DATASET —
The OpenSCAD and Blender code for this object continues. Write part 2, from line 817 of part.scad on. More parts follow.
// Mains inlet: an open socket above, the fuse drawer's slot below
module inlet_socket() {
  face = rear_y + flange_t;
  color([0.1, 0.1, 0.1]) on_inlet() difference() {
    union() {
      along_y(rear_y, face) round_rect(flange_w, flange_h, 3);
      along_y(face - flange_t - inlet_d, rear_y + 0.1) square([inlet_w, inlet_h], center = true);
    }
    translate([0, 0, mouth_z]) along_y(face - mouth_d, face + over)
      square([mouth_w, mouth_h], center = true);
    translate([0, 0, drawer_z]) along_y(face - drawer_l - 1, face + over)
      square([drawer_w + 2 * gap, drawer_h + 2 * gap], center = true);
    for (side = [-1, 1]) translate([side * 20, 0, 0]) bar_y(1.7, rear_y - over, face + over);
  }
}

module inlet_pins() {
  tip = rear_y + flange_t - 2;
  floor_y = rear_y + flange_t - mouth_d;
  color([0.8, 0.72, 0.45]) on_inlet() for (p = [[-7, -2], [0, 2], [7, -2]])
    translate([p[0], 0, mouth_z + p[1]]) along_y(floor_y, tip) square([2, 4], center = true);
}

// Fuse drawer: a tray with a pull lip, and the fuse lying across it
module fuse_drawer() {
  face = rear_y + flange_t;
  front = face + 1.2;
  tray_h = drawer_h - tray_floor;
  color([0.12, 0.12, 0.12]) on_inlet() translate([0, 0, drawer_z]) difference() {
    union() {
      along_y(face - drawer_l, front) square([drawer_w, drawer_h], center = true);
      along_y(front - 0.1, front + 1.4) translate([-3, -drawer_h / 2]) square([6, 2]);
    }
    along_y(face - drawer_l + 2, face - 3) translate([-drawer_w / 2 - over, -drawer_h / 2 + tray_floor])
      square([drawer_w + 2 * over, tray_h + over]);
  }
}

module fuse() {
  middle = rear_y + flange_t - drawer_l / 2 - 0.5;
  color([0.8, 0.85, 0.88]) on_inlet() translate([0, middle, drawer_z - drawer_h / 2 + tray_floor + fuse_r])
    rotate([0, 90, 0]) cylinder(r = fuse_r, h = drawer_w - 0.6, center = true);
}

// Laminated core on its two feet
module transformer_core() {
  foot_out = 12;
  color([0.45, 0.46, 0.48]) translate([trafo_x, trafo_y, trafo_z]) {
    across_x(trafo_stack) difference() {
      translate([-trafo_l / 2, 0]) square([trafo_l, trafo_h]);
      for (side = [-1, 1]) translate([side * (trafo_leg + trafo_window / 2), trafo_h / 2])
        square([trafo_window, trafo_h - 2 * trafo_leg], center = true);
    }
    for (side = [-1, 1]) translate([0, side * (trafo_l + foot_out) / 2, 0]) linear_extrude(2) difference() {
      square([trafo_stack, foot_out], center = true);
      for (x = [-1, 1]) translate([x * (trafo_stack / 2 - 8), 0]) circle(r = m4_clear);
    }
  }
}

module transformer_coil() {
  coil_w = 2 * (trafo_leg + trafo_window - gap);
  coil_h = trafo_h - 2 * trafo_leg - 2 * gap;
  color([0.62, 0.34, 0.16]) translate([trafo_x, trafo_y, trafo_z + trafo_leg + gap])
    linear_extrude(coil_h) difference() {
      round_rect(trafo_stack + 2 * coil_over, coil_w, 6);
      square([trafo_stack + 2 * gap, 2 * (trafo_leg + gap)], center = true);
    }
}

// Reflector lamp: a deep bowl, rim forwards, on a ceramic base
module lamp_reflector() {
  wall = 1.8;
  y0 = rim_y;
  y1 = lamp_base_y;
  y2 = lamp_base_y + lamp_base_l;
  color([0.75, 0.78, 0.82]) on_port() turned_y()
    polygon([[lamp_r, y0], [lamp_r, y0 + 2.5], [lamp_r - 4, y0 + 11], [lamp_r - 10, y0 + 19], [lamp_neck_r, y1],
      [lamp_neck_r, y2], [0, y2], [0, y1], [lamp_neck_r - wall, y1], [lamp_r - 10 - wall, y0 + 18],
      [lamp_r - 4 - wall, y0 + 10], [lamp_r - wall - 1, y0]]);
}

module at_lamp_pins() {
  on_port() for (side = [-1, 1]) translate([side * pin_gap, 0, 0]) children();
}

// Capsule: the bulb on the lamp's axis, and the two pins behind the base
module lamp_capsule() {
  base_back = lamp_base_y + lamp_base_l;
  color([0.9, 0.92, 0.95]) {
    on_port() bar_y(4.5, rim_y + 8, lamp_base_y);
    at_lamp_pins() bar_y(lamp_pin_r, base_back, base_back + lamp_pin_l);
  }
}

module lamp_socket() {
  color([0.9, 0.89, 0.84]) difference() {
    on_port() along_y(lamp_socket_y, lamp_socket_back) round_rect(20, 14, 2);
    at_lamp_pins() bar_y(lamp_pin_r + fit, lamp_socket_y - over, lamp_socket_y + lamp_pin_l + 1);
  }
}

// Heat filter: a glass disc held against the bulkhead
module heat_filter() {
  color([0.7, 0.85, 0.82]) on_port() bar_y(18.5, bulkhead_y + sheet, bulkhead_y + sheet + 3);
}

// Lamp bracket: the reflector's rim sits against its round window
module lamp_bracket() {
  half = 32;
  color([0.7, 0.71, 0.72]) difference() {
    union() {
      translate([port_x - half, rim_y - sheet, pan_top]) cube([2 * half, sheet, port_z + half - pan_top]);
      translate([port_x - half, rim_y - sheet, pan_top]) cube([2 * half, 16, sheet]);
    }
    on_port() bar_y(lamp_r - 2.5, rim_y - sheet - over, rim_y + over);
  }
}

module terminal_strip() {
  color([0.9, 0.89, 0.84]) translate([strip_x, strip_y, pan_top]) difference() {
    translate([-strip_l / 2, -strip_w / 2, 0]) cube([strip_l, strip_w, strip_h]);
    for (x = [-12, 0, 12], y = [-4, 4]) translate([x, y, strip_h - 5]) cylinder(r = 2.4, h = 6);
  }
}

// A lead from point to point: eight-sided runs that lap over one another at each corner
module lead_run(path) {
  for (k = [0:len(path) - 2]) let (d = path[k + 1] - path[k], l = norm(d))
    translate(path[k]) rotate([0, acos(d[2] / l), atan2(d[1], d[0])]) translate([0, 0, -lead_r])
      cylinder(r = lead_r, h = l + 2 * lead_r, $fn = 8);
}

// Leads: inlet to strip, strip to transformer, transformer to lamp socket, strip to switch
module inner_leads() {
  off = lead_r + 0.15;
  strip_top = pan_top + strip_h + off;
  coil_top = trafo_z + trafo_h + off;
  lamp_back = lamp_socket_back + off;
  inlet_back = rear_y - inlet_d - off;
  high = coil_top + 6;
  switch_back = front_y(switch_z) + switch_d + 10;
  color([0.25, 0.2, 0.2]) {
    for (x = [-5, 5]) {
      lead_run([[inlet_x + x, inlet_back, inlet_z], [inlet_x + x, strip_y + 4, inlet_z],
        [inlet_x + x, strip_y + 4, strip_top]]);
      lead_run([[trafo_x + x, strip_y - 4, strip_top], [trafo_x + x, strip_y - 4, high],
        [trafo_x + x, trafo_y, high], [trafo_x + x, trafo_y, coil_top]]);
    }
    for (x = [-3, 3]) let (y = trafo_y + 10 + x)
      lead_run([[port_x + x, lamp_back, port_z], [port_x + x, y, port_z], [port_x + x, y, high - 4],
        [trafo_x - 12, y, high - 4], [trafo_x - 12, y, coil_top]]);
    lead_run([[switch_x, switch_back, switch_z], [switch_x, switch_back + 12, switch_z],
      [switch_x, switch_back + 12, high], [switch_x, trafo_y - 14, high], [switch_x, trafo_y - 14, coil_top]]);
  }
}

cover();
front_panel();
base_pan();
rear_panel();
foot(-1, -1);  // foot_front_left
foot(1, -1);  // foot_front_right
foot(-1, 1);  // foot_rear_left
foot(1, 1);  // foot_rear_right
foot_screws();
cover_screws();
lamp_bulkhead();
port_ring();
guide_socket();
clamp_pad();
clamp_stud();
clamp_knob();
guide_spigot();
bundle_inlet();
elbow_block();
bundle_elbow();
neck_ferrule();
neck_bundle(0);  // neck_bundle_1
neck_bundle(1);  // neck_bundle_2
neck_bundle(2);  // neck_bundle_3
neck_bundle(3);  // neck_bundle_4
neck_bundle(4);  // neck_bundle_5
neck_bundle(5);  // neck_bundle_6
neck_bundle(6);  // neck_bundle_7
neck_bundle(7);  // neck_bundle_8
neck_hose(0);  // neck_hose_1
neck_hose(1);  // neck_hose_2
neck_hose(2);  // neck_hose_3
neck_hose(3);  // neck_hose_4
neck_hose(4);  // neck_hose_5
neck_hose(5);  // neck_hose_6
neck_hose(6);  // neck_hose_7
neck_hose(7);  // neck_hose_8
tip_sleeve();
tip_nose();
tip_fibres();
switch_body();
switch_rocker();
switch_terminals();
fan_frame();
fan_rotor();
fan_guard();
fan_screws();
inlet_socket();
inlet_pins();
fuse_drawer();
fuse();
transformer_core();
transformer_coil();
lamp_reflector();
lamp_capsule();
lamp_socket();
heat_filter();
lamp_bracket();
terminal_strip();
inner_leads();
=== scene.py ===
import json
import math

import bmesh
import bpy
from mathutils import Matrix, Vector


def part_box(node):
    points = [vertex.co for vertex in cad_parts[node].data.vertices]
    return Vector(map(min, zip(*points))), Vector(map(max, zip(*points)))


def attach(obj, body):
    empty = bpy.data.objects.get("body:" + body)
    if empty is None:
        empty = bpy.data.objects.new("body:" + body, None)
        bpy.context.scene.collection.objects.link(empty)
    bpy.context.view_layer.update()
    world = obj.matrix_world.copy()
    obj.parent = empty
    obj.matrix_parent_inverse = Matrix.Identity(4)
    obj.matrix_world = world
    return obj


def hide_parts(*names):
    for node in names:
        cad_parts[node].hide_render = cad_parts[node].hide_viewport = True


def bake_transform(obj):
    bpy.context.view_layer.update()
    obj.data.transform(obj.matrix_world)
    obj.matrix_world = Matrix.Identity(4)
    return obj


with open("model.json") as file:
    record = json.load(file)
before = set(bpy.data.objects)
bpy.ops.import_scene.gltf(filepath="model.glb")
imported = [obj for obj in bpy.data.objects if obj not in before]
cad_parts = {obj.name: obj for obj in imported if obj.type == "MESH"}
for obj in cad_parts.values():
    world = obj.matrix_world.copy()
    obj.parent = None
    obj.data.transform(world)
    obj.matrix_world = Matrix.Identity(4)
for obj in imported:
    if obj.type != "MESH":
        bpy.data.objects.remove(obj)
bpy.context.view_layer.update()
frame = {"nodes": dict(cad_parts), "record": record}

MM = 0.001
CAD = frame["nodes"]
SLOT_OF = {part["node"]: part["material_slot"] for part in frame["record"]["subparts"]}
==
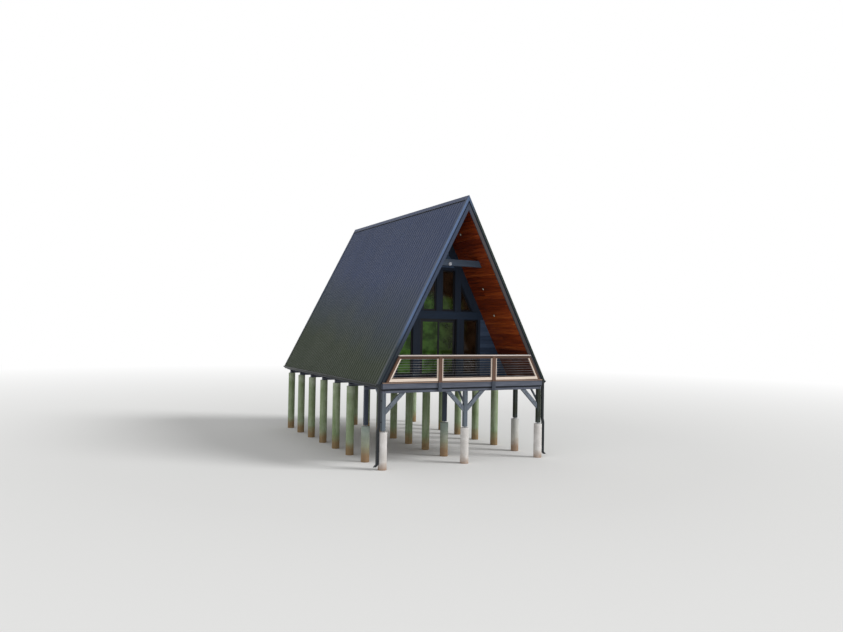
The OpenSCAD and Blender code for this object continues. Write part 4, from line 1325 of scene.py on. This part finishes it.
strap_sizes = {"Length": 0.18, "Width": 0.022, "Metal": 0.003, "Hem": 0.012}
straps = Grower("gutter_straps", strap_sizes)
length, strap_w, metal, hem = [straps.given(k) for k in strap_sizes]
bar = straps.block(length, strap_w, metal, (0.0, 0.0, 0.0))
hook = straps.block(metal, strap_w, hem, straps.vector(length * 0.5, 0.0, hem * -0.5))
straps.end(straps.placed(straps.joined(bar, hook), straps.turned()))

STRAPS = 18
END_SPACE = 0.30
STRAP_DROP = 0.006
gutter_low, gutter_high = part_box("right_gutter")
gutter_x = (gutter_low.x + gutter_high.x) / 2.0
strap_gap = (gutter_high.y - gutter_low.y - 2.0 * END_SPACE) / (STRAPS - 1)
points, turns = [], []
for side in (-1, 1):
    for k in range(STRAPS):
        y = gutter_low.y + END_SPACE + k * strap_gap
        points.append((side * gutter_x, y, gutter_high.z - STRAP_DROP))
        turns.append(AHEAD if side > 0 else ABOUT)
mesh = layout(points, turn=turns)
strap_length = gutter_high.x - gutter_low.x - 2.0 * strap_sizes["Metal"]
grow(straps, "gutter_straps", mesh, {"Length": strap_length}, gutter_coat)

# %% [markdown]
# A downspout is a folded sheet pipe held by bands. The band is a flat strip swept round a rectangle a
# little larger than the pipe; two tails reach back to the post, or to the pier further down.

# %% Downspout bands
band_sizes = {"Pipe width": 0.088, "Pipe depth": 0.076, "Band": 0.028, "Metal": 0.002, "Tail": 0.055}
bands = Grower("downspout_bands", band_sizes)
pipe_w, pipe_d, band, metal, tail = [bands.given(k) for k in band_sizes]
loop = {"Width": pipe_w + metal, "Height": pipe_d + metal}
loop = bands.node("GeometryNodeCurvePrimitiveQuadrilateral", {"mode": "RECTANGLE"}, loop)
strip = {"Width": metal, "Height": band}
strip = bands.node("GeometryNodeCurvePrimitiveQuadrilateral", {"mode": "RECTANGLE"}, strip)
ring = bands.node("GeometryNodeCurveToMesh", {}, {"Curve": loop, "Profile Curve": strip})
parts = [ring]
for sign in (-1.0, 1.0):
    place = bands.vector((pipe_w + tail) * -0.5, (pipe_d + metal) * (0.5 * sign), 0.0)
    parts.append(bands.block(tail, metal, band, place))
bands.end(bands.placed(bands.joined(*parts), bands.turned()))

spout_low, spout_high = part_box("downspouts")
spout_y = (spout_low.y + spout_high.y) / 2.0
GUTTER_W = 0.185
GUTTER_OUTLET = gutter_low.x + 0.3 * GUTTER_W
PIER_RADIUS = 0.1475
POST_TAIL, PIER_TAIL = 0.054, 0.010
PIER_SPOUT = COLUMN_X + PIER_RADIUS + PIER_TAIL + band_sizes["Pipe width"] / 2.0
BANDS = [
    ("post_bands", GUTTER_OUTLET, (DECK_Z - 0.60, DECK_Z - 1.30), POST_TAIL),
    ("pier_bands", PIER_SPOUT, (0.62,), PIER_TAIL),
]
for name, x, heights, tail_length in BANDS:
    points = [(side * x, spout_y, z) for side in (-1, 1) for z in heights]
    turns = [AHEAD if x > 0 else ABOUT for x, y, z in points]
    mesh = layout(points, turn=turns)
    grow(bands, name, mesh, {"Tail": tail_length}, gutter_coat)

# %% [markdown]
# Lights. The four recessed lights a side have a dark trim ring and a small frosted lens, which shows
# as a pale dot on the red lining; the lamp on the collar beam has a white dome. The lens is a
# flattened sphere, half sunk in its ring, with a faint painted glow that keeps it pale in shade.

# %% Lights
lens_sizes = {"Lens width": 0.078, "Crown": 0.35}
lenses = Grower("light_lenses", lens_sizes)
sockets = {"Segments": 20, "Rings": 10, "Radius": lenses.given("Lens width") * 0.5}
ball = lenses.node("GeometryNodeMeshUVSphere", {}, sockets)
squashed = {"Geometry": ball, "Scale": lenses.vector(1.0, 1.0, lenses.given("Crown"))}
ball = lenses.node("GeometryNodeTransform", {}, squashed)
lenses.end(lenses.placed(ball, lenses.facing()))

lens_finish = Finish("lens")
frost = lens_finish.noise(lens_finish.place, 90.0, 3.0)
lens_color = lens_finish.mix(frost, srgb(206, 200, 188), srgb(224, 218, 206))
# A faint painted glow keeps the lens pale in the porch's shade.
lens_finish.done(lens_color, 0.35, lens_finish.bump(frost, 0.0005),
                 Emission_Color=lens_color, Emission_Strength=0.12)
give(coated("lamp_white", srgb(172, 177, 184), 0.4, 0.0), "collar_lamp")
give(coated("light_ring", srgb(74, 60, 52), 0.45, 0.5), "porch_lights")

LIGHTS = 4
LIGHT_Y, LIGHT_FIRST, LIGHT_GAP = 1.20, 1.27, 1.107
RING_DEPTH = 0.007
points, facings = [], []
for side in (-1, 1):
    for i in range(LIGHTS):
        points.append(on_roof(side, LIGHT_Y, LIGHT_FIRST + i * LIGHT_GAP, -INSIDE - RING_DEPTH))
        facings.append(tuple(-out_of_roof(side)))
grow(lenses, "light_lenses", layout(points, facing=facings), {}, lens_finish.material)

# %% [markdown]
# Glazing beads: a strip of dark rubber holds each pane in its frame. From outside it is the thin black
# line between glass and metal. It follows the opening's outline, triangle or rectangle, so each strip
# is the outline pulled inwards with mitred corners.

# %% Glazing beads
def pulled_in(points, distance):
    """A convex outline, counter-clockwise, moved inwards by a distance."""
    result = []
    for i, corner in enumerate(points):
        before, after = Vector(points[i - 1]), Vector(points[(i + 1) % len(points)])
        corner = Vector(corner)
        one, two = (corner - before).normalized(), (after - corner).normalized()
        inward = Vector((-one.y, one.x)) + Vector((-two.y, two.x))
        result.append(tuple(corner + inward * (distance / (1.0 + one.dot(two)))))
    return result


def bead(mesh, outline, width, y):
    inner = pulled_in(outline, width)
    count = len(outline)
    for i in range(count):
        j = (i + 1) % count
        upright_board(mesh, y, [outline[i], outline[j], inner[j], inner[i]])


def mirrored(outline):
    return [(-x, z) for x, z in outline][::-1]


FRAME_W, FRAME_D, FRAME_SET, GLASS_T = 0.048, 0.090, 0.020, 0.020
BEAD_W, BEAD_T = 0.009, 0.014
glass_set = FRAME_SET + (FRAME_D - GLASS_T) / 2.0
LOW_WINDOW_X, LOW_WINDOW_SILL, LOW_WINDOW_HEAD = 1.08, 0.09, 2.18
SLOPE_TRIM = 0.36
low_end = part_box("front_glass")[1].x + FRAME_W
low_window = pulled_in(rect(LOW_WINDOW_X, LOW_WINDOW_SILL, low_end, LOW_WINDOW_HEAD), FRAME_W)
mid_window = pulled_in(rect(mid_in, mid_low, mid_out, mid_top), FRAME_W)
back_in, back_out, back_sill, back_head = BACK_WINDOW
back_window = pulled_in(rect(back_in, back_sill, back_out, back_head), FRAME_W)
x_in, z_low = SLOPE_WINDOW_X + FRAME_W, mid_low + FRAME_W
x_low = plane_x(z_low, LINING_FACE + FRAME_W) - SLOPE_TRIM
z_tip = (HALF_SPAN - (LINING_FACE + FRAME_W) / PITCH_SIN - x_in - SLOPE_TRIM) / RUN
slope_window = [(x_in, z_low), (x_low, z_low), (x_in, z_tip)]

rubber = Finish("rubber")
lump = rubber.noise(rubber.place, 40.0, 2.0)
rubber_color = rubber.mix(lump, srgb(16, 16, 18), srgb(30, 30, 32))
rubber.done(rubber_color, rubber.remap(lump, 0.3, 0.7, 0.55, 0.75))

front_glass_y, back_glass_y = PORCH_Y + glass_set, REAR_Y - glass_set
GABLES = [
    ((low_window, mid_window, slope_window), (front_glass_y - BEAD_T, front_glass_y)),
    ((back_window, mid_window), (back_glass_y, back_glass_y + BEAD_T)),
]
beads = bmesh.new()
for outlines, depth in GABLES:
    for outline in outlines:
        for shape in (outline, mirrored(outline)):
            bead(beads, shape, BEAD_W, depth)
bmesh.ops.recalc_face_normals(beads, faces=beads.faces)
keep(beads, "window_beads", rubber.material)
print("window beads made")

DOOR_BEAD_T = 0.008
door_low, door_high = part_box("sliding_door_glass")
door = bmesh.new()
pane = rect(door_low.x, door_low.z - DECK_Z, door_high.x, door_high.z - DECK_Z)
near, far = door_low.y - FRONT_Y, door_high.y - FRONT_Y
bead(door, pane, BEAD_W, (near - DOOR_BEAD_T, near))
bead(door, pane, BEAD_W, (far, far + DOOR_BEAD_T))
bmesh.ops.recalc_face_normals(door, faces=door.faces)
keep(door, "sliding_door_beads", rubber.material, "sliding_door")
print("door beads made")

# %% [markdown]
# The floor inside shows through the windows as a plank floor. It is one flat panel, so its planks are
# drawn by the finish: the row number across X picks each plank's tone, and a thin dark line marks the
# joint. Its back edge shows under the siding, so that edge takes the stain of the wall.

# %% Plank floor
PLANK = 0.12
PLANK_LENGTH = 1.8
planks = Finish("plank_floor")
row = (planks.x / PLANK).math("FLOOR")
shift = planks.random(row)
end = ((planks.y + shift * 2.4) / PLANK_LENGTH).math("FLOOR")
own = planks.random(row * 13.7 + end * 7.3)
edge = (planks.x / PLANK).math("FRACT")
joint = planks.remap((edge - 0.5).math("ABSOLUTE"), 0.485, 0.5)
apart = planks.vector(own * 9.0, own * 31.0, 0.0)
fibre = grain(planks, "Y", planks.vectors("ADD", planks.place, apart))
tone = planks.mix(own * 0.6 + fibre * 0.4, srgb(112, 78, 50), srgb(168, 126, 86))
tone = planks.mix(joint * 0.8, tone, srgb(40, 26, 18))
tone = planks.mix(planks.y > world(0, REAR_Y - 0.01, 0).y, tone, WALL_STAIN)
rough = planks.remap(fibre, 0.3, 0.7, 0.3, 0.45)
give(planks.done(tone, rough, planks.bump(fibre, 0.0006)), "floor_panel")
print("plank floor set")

GOAL OF THE EXERCISE — Exactly those lines that run from the line with "bpy.data.objects.remove(obj)" through the line with "for part in" are to be reproduced; both end lines belong to the range.

WRITTEN RESPONSE —
        bpy.data.objects.remove(obj)
bpy.context.view_layer.update()
frame = {"nodes": dict(cad_parts), "record": record}

MM = 0.001
CAD = frame["nodes"]
SLOT_OF = {part["node"]: part["material_slot"] for part in frame["record"]["subparts"]}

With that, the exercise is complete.